=== WHAT YOU HAVE TO DO ===
Please output the lines shown below exactly as they appear.

=== DATASET CONTENT ===
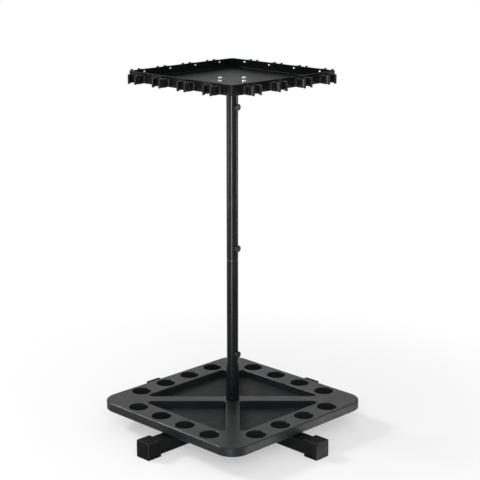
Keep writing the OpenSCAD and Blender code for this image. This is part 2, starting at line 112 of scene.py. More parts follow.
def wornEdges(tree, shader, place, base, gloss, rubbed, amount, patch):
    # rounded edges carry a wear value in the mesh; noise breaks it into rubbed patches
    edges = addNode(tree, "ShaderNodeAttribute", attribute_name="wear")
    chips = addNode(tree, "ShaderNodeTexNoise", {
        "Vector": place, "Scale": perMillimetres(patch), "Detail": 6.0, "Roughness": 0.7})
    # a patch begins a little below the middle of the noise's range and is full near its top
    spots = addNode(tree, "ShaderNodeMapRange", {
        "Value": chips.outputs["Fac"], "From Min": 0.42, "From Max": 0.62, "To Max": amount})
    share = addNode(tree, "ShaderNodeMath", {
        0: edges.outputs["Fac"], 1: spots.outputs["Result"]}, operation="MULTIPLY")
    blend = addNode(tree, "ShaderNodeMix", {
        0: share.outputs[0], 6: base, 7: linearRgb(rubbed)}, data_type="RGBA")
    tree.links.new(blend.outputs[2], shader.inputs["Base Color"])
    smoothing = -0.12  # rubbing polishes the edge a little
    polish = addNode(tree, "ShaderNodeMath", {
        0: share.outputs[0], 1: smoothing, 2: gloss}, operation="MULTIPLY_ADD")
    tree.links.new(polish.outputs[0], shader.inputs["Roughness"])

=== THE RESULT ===
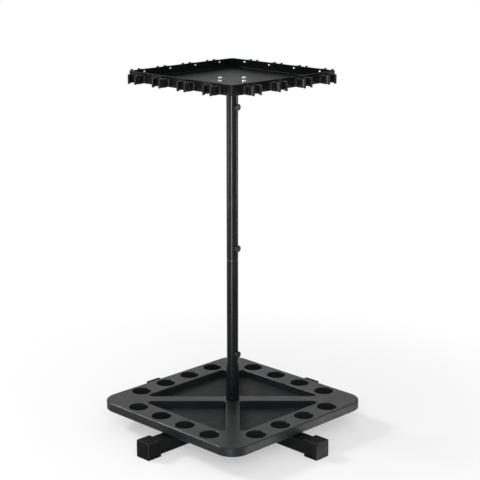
Keep writing the OpenSCAD and Blender code for this image. This is part 2, starting at line 112 of scene.py. More parts follow.
def wornEdges(tree, shader, place, base, gloss, rubbed, amount, patch):
    # rounded edges carry a wear value in the mesh; noise breaks it into rubbed patches
    edges = addNode(tree, "ShaderNodeAttribute", attribute_name="wear")
    chips = addNode(tree, "ShaderNodeTexNoise", {
        "Vector": place, "Scale": perMillimetres(patch), "Detail": 6.0, "Roughness": 0.7})
    # a patch begins a little below the middle of the noise's range and is full near its top
    spots = addNode(tree, "ShaderNodeMapRange", {
        "Value": chips.outputs["Fac"], "From Min": 0.42, "From Max": 0.62, "To Max": amount})
    share = addNode(tree, "ShaderNodeMath", {
        0: edges.outputs["Fac"], 1: spots.outputs["Result"]}, operation="MULTIPLY")
    blend = addNode(tree, "ShaderNodeMix", {
        0: share.outputs[0], 6: base, 7: linearRgb(rubbed)}, data_type="RGBA")
    tree.links.new(blend.outputs[2], shader.inputs["Base Color"])
    smoothing = -0.12  # rubbing polishes the edge a little
    polish = addNode(tree, "ShaderNodeMath", {
        0: share.outputs[0], 1: smoothing, 2: gloss}, operation="MULTIPLY_ADD")
    tree.links.new(polish.outputs[0], shader.inputs["Roughness"])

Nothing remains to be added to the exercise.